Sometimes you just can’t help it. Nature calls and you have to do a poo at uni. Perhaps you got up late and forgot to do your routine morning poo. Maybe you had a big lunch. Maybe something in your belly is not quite right. Whatever the predicament you find yourself in, it’s always nice to know where there’s a quiet place to go on campus to do your business.

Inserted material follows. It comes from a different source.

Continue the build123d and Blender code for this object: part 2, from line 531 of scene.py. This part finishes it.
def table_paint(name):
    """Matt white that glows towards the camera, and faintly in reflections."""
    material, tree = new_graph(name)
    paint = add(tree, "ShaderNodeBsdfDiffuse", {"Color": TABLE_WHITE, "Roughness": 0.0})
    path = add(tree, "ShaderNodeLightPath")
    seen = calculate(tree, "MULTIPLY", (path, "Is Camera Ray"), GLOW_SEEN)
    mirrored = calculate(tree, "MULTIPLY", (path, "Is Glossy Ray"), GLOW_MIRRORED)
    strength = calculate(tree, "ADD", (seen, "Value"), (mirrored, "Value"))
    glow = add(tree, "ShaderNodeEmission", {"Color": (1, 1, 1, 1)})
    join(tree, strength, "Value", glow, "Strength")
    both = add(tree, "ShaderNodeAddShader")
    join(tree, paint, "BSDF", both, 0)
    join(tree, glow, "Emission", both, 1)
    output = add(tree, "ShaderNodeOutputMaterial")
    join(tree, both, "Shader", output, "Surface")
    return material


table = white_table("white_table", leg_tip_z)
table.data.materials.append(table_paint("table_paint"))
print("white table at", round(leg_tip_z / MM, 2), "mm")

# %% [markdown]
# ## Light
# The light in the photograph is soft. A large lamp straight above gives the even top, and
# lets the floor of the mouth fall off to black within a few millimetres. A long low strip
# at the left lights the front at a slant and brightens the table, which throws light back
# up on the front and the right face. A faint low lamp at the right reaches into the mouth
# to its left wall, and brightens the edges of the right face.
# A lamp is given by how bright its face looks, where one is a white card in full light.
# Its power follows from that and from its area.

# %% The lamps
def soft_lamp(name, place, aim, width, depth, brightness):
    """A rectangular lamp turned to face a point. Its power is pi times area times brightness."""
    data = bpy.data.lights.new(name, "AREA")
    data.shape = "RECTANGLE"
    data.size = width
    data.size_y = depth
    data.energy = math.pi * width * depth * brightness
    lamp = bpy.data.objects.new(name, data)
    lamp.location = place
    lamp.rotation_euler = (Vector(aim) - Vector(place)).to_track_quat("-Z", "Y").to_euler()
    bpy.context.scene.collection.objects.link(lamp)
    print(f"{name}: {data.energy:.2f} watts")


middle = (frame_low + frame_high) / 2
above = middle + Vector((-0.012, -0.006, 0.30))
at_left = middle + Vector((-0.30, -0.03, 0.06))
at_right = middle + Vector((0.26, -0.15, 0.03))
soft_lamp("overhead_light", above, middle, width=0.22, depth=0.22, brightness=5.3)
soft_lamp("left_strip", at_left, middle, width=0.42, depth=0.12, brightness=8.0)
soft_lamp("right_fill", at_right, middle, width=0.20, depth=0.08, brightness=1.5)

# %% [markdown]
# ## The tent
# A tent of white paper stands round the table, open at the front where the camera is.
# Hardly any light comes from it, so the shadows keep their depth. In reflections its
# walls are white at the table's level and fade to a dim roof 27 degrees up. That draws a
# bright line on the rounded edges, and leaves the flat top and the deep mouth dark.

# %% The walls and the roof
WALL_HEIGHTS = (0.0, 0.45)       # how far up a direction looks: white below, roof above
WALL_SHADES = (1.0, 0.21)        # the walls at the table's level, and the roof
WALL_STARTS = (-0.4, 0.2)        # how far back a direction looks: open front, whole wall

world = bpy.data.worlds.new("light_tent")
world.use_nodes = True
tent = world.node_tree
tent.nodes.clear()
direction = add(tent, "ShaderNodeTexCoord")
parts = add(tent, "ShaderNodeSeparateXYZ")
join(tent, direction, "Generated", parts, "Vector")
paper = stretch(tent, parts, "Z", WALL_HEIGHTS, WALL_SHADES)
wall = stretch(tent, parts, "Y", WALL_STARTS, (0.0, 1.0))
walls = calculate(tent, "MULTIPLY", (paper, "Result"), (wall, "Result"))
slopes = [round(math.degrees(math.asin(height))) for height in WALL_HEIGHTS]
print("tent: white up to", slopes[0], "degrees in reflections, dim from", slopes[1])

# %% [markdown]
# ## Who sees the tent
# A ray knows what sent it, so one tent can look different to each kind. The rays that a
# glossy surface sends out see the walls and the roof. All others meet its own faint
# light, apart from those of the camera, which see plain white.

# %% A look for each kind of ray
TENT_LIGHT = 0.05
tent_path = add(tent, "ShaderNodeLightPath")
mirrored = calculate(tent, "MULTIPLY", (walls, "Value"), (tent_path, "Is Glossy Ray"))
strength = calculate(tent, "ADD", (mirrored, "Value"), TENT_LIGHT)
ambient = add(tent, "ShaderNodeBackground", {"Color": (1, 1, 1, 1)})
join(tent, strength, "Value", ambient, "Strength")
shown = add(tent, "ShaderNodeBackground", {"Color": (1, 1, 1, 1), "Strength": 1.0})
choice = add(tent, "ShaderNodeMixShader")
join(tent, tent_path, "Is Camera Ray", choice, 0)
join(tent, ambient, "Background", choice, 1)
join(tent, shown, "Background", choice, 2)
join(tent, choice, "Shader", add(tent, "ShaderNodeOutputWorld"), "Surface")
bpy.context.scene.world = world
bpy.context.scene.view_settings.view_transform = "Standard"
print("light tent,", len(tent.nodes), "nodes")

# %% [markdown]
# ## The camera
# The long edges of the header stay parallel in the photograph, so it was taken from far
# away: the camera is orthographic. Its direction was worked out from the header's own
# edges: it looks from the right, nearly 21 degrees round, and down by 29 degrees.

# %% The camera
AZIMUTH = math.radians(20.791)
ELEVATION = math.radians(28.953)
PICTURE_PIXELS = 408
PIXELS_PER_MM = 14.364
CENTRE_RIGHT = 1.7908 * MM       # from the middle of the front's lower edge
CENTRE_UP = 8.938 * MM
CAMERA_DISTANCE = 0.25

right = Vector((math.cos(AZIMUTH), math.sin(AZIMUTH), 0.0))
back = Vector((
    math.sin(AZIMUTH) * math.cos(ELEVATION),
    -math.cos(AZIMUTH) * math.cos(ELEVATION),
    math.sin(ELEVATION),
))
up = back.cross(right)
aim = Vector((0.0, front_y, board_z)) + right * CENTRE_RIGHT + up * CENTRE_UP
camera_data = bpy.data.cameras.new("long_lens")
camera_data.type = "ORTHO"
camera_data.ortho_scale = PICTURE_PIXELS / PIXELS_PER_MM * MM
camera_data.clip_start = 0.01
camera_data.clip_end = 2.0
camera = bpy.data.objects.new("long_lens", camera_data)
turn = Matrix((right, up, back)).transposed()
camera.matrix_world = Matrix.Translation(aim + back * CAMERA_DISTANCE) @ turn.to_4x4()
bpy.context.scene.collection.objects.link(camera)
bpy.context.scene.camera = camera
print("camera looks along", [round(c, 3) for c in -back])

The mysterious tiled bathroom in Old Kirk
We’re not sure where exactly this is. Its location is known only to a sly few. Apparently there’s also free nice-smelling moisturiser. First person to come to the Salient office with the details of this bathroom’s location will win a prize.*
10/10
The Editor’s desk at Salient
This is wrong on so many levels.
0/10
The toilets in the atrium at Design School
Design School is a small place. If you poo in the bathrooms in studio, everyone knows it’s you that made the smell/mess. So why not go for the toilets in the atrium? That way there’s less of a chance that you’ll run into your classmate, and you can always blame the person in the cubicle next to you for the stench. Bonus points for paper towels.
6/10
Level 7 of the library
There’s never anyone there. You can go about pooping in peace.
7.5/10
Level 0 of Easterfield
Apparently there’s soft toilet paper and decent-sized cubicles. Soft toilet paper for bum wiping FTW.
8/10
Level 2 of the Student Union Building, by the Union Hall
ZOMG! Foamy soap! We love the foamy soap. Sure, it kind of looks like shaving cream, but it’s such a nice texture. The women’s bathroom comes complete with a baby changing table.
8.5/10
Level 2 of the Library
Pretty much the worst place to poo at Kelburn. There’s always a line. It’s highly likely you’ll run into someone you know. There’s no hiding any noise. There’s only paper towels if you get there at 9am. This place is only for number ones. Unless you’re desperate.
1/10
Thoughts on pooping in disabled toilets
Pooping in a disabled toilet is comparable to parking your car in a designated disabled car park.
Poopin’ at Pip?
Head to the Railway Station for anonymity plus!
*Okay, we can’t guarantee what this ‘prize’ will be exactly, but it’ll be good. Hopefully. Like, we can probably give you a Red Bull shot.